By: Rose de Paulsen
In the heart of the Andes mountains sits Cusco, a city that holds a rich historical culture and an endless number of self-discoveries. It is a place I had the honour of going to in May through Seneca Abroad. I had previously never been on a plane and had never expected to fly to a completely different continent. Before the trip, I was a diligent packer, feeling incredibly unprepared for my first ever time abroad.
I was unprepared. I had never expected to be dunked headfirst in a breath-taking city with stunning architecture, art, and culture. Maybe it was the altitude that made everything ethereal. The purpose of going was not just to enjoy the inherent beauty of the Andes, but to learn about the history of Andean textiles and fashion. Seneca partnered with Chio Lecca Fashion School to help plan our educational itinerary, some of which included visiting museums and having firsthand experience weaving with the Patacancha community.

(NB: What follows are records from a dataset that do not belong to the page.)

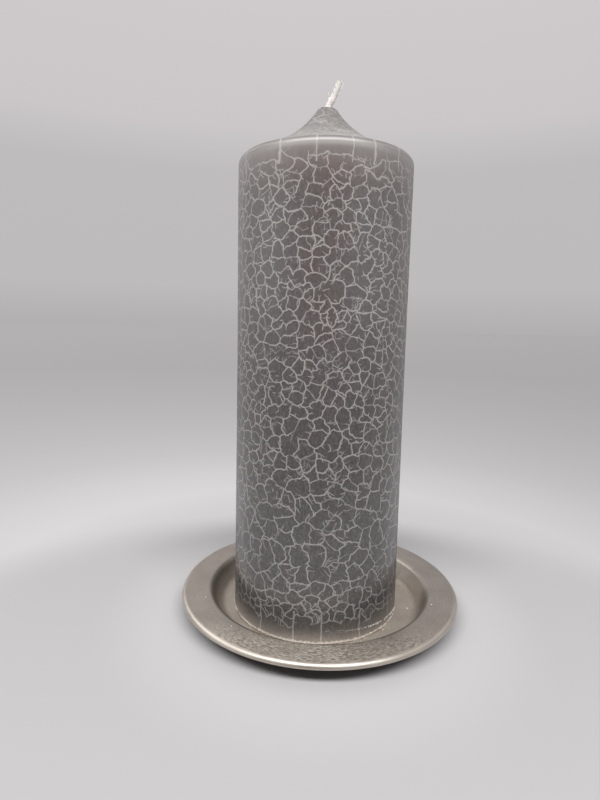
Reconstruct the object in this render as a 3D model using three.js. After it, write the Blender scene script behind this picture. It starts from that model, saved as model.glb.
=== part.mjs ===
// Pillar candle standing in the sunk well of a round pressed metal plate.
// Millimetres, +Z up, origin on the table under the middle of the plate.

import * as THREE from 'three';

// Plate: one pressed sheet with a flat well, a sloping wall, a flat rim and a turned down edge
const plateRadius = 60;
const rimHeight = 9.4;
const sheet = 1.0;
const wellFloorRadius = 42.8;
const wellMouthRadius = 47.7;
const wellFloorBend = 4.0;
const wellMouthBend = 2.5;
const edgeBend = 1.3;
const edgeDrop = 2.0;

// Candle: where it stands in the well, and its outline from the foot to the tip of the hollow cone.
// The coat hangs thicker towards the foot, so the wall swells out below the swell's height.
const candleShift = -1.7;
const candleRadius = 35;
const footSwell = 0.7;
const swellHeight = 110;
const footBevel = 0.9;
const wallHeight = 184.2;
const shoulderRadius = 2.9;
const shoulderTurn = THREE.MathUtils.degToRad(54);
const tipHeight = 208.2;
const tipRadius = 3.1;

// Dyed and crackled coat, open at the foot, round a plain wax core that shows as a collar at the tip
const coatWall = 1.6;
const coatTipDepth = 2.8;
const coreGap = 0.3;
const collarRadius = 1.75;
const collarTopRadius = 1.45;
const collarHeight = 1.8;

// Wick: straight up the core's bore from just above the foot, then leaning over above the collar
const wickRadius = 0.9;
const wickGap = 0.25;
const wickFoot = 1.5;
const wickFree = 9.7;
const wickLean = 3.7;

// How far the cone's curve is pulled outwards and up, between its tip and the shoulder
const coneBendShares = [0.29, 0.34];

// How the wick's free end bends: straight up for a share of its height, then level with its own lean
const wickRiseShare = 0.35;
const wickBackShares = [0.55, 0.35];

// How finely the round forms are divided
const turns = 60;
const bendSteps = 3;
const coneSteps = 8;
const wickSides = 8;
const wickSteps = 70;

const plateMetal = new THREE.MeshStandardMaterial({ color: 0x9c948c, roughness: 0.34, metalness: 1.0 });
const coatWax = new THREE.MeshStandardMaterial({ color: 0x6a6566, roughness: 0.38, metalness: 0.0 });
const coreWax = new THREE.MeshStandardMaterial({ color: 0xcfc7bd, roughness: 0.55, metalness: 0.0 });
const wickCotton = new THREE.MeshStandardMaterial({ color: 0xece8e0, roughness: 0.95, metalness: 0.0 });

function named(name, geometry, material) {
  const mesh = new THREE.Mesh(geometry, material);
  mesh.name = name;
  return mesh;
}

// A profile of points (radius, height) turned round the Z axis
function turned(profile) {
  return new THREE.LatheGeometry(profile, turns).rotateX(Math.PI / 2);
}

function closed(profile) {
  return [...profile, profile[0].clone()];
}

// A run of straight lines whose corners are rounded, as points that each know their normal
function bentLine(corners) {
  const line = [];
  corners.forEach(({ at, bend }, i) => {
    const into = at.clone().sub((corners[i - 1] ?? corners[i]).at).normalize();
    const out = (corners[i + 1] ?? corners[i]).at.clone().sub(at).normalize();
    if (!bend) {
      const along = i > 0 ? into : out;
      line.push({ at, normal: new THREE.Vector2(-along.y, along.x) });
      return;
    }
    const turn = Math.atan2(into.cross(out), into.dot(out));
    const radius = Math.sign(turn) * bend;
    const normal = new THREE.Vector2(-into.y, into.x);
    const centre = at.clone().addScaledVector(into, -radius * Math.tan(turn / 2)).addScaledVector(normal, radius);
    for (let step = 0; step <= bendSteps; step += 1) {
      const swung = normal.clone().rotateAround(new THREE.Vector2(), turn * step / bendSteps);
      line.push({ at: centre.clone().addScaledVector(swung, -radius), normal: swung });
    }
  });
  return line;
}

function plate() {
  const floor = sheet / 2;
  const top = rimHeight - sheet / 2;
  const edge = plateRadius - sheet / 2;
  const middle = bentLine([
    { at: new THREE.Vector2(0, floor) },
    { at: new THREE.Vector2(wellFloorRadius, floor), bend: wellFloorBend },
    { at: new THREE.Vector2(wellMouthRadius, top), bend: wellMouthBend },
    { at: new THREE.Vector2(edge, top), bend: edgeBend },
    { at: new THREE.Vector2(edge, rimHeight - edgeDrop) },
  ]);
  const face = (offset) => middle.map(({ at, normal }) => at.clone().addScaledVector(normal, offset));
  return named('plate', turned([...face(-sheet / 2), ...face(sheet / 2).reverse()]), plateMetal);
}

// The wall, shoulder and cone, lying the given depth inside the candle's face and ending at the tip given
function headOutline(depth, tip) {
  const radius = shoulderRadius - depth;
  const centre = new THREE.Vector2(candleRadius - shoulderRadius, wallHeight);
  const outline = [];
  for (let step = 0; step <= bendSteps; step += 1) {
    const angle = shoulderTurn * step / bendSteps;
    outline.push(new THREE.Vector2(radius, 0).rotateAround(new THREE.Vector2(), angle).add(centre));
  }
  const foot = outline.pop();
  const pull = new THREE.Vector2(
    THREE.MathUtils.lerp(tip.x, foot.x, coneBendShares[0]),
    THREE.MathUtils.lerp(foot.y, tip.y, coneBendShares[1]),
  );
  return [...outline, ...new THREE.QuadraticBezierCurve(foot, pull, tip).getPoints(coneSteps)];
}

function coat() {
  const hole = collarRadius + coreGap;
  const footRadius = candleRadius + footSwell;
  const inner = headOutline(coatWall, new THREE.Vector2(hole, tipHeight - coatTipDepth));
  return named('dipped_coat', turned(closed([
    new THREE.Vector2(candleRadius - coatWall, 0),
    new THREE.Vector2(footRadius - footBevel, 0),
    new THREE.Vector2(footRadius, footBevel),
    new THREE.Vector2(candleRadius, swellHeight),
    ...headOutline(0, new THREE.Vector2(tipRadius, tipHeight)),
    new THREE.Vector2(hole, tipHeight),
    ...inner.reverse(),
  ])), coatWax);
}

function core() {
  const bore = wickRadius + wickGap;
  const face = coatWall + coreGap;
  return named('wax_core', turned(closed([
    new THREE.Vector2(bore, 0),
    new THREE.Vector2(candleRadius - face, 0),
    ...headOutline(face, new THREE.Vector2(collarRadius, tipHeight - coatTipDepth - coreGap)),
    new THREE.Vector2(collarRadius, tipHeight),
    new THREE.Vector2(collarTopRadius, tipHeight + collarHeight),
    new THREE.Vector2(bore, tipHeight + collarHeight),
  ])), coreWax);
}

function wick() {
  const bend = tipHeight + collarHeight;
  const rise = wickFree - collarHeight;
  const start = new THREE.Vector3(0, 0, bend);
  const end = new THREE.Vector3(wickLean, 0, bend + rise);
  const path = new THREE.CurvePath();
  path.add(new THREE.LineCurve3(new THREE.Vector3(0, 0, wickFoot), start));
  path.add(new THREE.CubicBezierCurve3(
    start,
    new THREE.Vector3(0, 0, bend + wickRiseShare * rise),
    new THREE.Vector3(end.x - wickBackShares[0] * wickLean, 0, end.z - wickBackShares[1] * rise),
    end,
  ));
  const section = new THREE.Shape();
  for (let side = 0; side < wickSides; side += 1) {
    const corner = new THREE.Vector2(wickRadius, 0).rotateAround(new THREE.Vector2(), 2 * Math.PI * side / wickSides);
    if (side) section.lineTo(corner.x, corner.y);
    else section.moveTo(corner.x, corner.y);
  }
  const geometry = new THREE.ExtrudeGeometry(section, { steps: wickSteps, extrudePath: path });
  return named('wick', geometry, wickCotton);
}

function candle() {
  const group = new THREE.Group().add(coat(), core(), wick());
  group.position.set(candleShift, 0, sheet);
  return group;
}

export default new THREE.Group().add(plate(), candle());
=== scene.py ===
"""A crackled pillar candle standing in the well of a round satin metal plate.

Sizes are in metres: MM turns the millimetres of the real object into them. Every piece is made
where it lies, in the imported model's frame, so no piece has a transform of its own.
"""

import math
import random

import bmesh
import bpy
from mathutils import Matrix, Vector, geometry, noise


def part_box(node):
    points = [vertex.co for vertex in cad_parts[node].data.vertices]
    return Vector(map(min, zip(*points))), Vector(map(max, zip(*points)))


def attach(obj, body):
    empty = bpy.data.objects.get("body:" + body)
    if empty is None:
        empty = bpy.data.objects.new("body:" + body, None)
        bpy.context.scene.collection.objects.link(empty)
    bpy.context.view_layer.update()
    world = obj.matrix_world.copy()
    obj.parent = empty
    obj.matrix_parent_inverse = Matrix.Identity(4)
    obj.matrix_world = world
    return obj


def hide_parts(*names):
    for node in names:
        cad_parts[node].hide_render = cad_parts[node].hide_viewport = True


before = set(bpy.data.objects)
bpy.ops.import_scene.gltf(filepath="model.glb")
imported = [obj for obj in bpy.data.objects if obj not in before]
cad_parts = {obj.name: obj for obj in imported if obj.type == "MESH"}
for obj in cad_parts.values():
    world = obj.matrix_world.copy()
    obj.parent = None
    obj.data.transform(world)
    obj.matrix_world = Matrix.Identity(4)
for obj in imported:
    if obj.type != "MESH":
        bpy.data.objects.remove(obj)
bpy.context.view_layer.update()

MM = 0.001
TURN = 2 * math.pi
# The way round the upright axis to the side that faces the camera
FRONT = math.radians(-90)

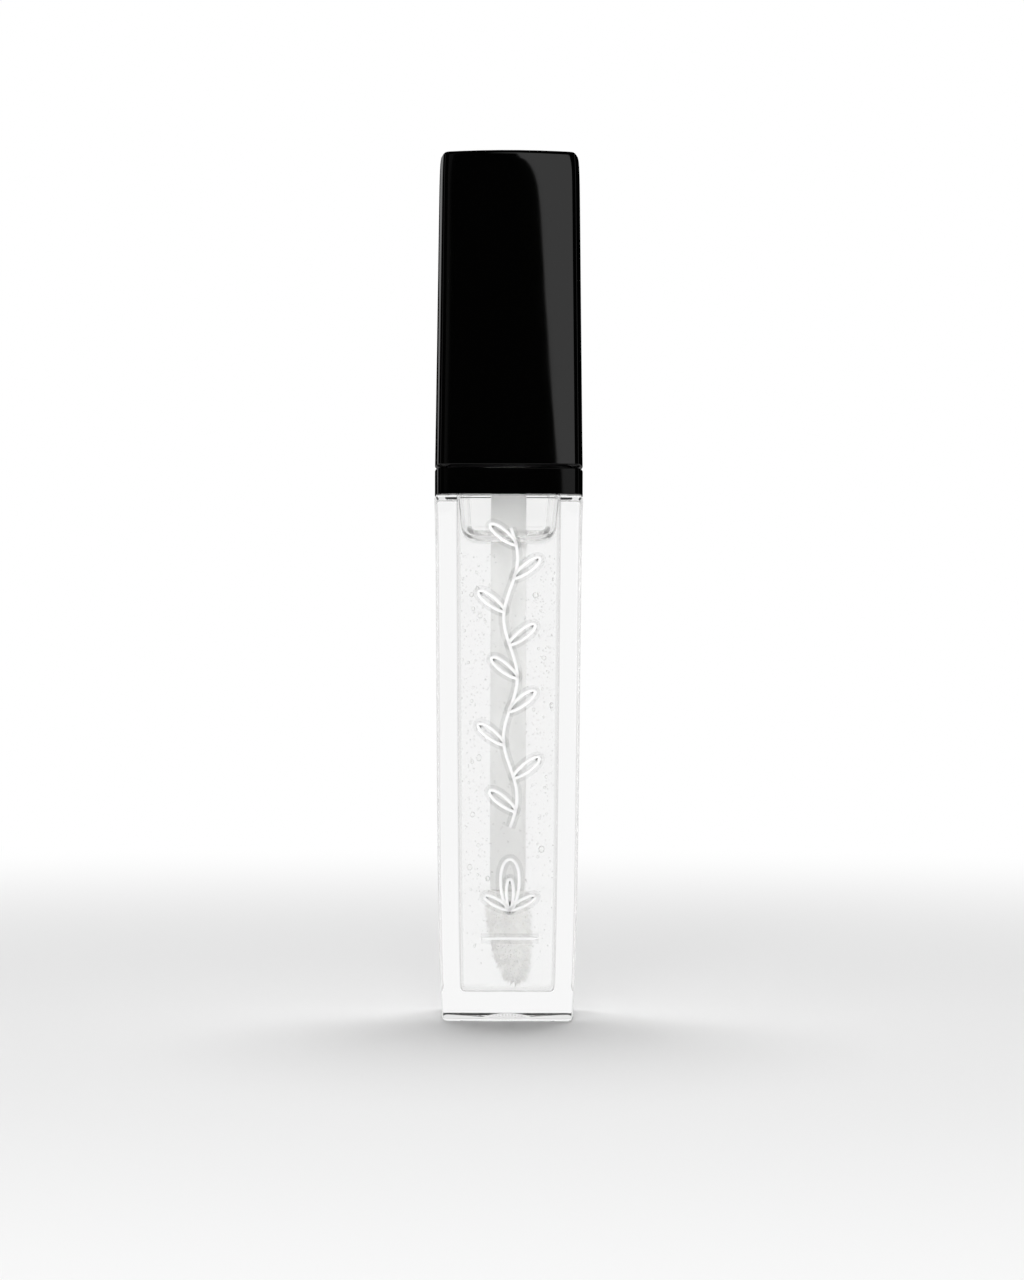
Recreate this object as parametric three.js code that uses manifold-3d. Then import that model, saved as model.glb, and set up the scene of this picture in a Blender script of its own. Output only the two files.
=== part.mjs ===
// A lip gloss tube: a thick-walled clear bottle of soft square section with a screw neck, a black collar
// on its shoulder, a wiper in the neck, and a black screw cap that carries a flocked applicator.
// Millimetres, +Z up. The origin is the centre of the base, and the front of the tube looks along -Y.
import * as THREE from "three";
import { mergeVertices } from "three/addons/utils/BufferGeometryUtils.js";
import Module from "manifold-3d";

const wasm = await Module();
wasm.setup();

// Soft square sections: their faces bulge a little and their corners are round. Radii are for a half width
// of 1.
const bodyFace = 12;
const bodyCorner = 0.055;
const capFace = 6.5;
const capCorner = 0.08;
const arcSegments = 2; // doubled by the shape for each arc
const edgeAngles = [0, 30, 60, 90]; // rings round a rounded edge
const roundSegments = 36;

// Heights
const bodyTop = 58.2; // the clear block, up to the collar
const shoulderTop = 60.3; // the narrower step inside the collar
const neckTop = 70;
const collarBottom = 58.35;
const collarTop = 61.27;
const capBottom = 61.62;
const capTop = 96.6;

// Half widths across the flats
const bodyStart = 7.8; // the straight part of the body's taper, carried down to the base
const bodySlope = 0.0082;
const bodyFlare = 0.41; // how much the body narrows further towards its foot
const bodyLip = 0.11; // how much it widens towards its top edge
const lipReach = 2.5;
const cavityStart = 5.28;
const cavitySlope = 0.0072;
const cavityFlare = 0.2;
const flareReach = 7;
const capBottomHalf = 8.32;
const capTopHalf = 7.88;
const collarHalf = 8.33;
const shoulderHalf = 6.9;

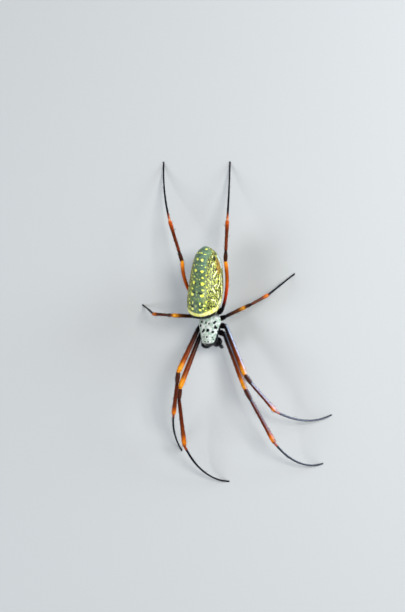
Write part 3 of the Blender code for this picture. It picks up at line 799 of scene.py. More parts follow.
def leg_corners(number, side):
    x, y, z = FEMUR_ROOT[number]
    corners = [mirrored([COXA_ROOT[number]], side)[0], Vector((SIDES[side] * x, y, z))]
    for length, angles in zip(LENGTHS[number, side][:3], POSE[number, side][:3]):
        corners.append(corners[-1] + length * heading(*angles))
    return corners


def foot_path(start, length, first, last, turn):
    """Points and headings along a foot that ends at the floor. Its slope is corrected to reach it."""
    low, high = -30.0, 30.0
    for _ in range(40):
        lean = 0.5 * (low + high)
        points, ways = [start], []
        for step in range(FOOT_STEPS):
            share = (step + 0.5) / FOOT_STEPS
            azimuth = first[0] + (last[0] - first[0]) * share ** turn
            ways.append(heading(azimuth, first[1] + (last[1] - first[1]) * share + lean))
            points.append(points[-1] + ways[-1] * (length / FOOT_STEPS))
        low, high = (low, lean) if points[-1].z > 0 else (lean, high)
    return points, ways + ways[-1:]


print("leg measures ready for", len(POSE), "legs")


# %% [markdown]
# ## Rings of a leg
# Each ring is a centre, a direction and a radius. The thigh of the hind legs bows outward round the
# abdomen, and the foot curves down to its small flat sole. The number kept with each ring runs from
# 0 at the body to 5 at the toe, one for each tube, and the colours are laid out on it.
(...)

The textile history of the Indigenous people of Peru, is far beyond what can be summarized in an article. More importantly the designs, colours and feel of the textiles can only be experienced in their full beauty in person. Before even learning of techniques, designs, and structure of the textiles, the first thing you might notice is the full spectrum of dazzling colours. A rainbow is a part of Cusco’s flag, but it seems more of an understatement of how many colours you can experience in the city. It is definitely a contrast to the colours (or lack thereof) in Canada. Some may use synthetic dyes when dyeing the threads, but what is fascinating about the Indigenous dyes, is how natural dyes can also create a wide rainbow of shades. Like many other Indigenous cultures, dyes are made of plant matter, but also the conditions of the Andes are perfect for creating cochineal (carmine) the famous red pigment that has been used for centuries for dye. Cochineal comes from the insects of the same name, harvested from cacti. When creating different shades from cochineal, salts (from Maras) and acids are used to change the colours from red to violet in colours. Red can be one of the most harmful synthetic colours for health and the environment. So, if you happen to choose or use dyes and pigments, think twice about the look of synthetics, and look to the performance and sustainability of natural pigments.
If bright colours are not your style, you are in luck. Many of Peru’s camelids (the largest fibre supplier) come in shades of neutrals, from silky black to coarse brown. The camelids of Peru, include llamas, alpacas, and the treasured vicuna, most known for their ultra-fine hair. Vicunas were endangered in the 1970’s and thanks to the intervention of conservation, they are now least concern, and the national symbol of Peru. We stopped at Awana Kancha, a living museum focusing on the rearing of camelids all the way to the finished garment. Vicuna wool is one of the most expensive fibres in the world, and once you feel it in-person you will know why. Vicunas only come in a red-fawn colour, but the diverse types of textures and colours can be found in alpacas. The best part of choosing the natural colour of the fibre is that the colour will never fade in the wash.
A lot of the historical fabrics on display have an array of colours. Most importantly, they have a lexicon of symbols. From simplistic to highly intricate repeating patterns, the historical Andean textiles tell the tales of centuries of the pre-colonial cultures. Common symbols include animals, representing parts of the natural and supernatural world. From birds, to cats, to snakes, the combination of animals can create multiple meanings when connected to each other. Coca leaves are also common as they have been used for ceremonial practices and to show respect to the mountains. One of the many books shared with us was a catalogue of symbols and designs and what they could mean. Pre-Columbian art was, like many aspects of Indigenous cultures, unfortunately suppressed or assimilated. Quipu, an art of tying knots onto various coloured ropes, was believed to be tied to the Indigenous language, possibly a form of recording information. Many techniques could have been lost in time, but the conditions of the mountain saved the textiles from deterioration. It then came up to the Indigenous communities and those who cared for Indigenous rights to preserve their culture from eraser. To this day many Indigenous communities struggle against the government and the attempted eraser.
Meeting the Indigenous community in person was the highlight of my trip. They were welcoming and kind, and most of all, incredible weavers. One weaver could hand weave complicated and beautiful patterns all by eye and memory alone. Watching them at work was mesmerizing. The craft requires an incredible amount of skill. When attempting a bracelet for myself, I barely got the tension right. Like I have said throughout this article, this is something you must experience: the beauty of these textiles in person.
The experience Chio Lecca provided us reached far beyond any expectation I could have. This experience forever changed my experience of textiles. From how they were created to how they are woven to tell stories. If you are looking to support Indigenous artists and craftspeople from Peru, consider buying from the textile industry. Visit Cusco if you can, it’s a heaven for art lovers and a cultural experience like no other.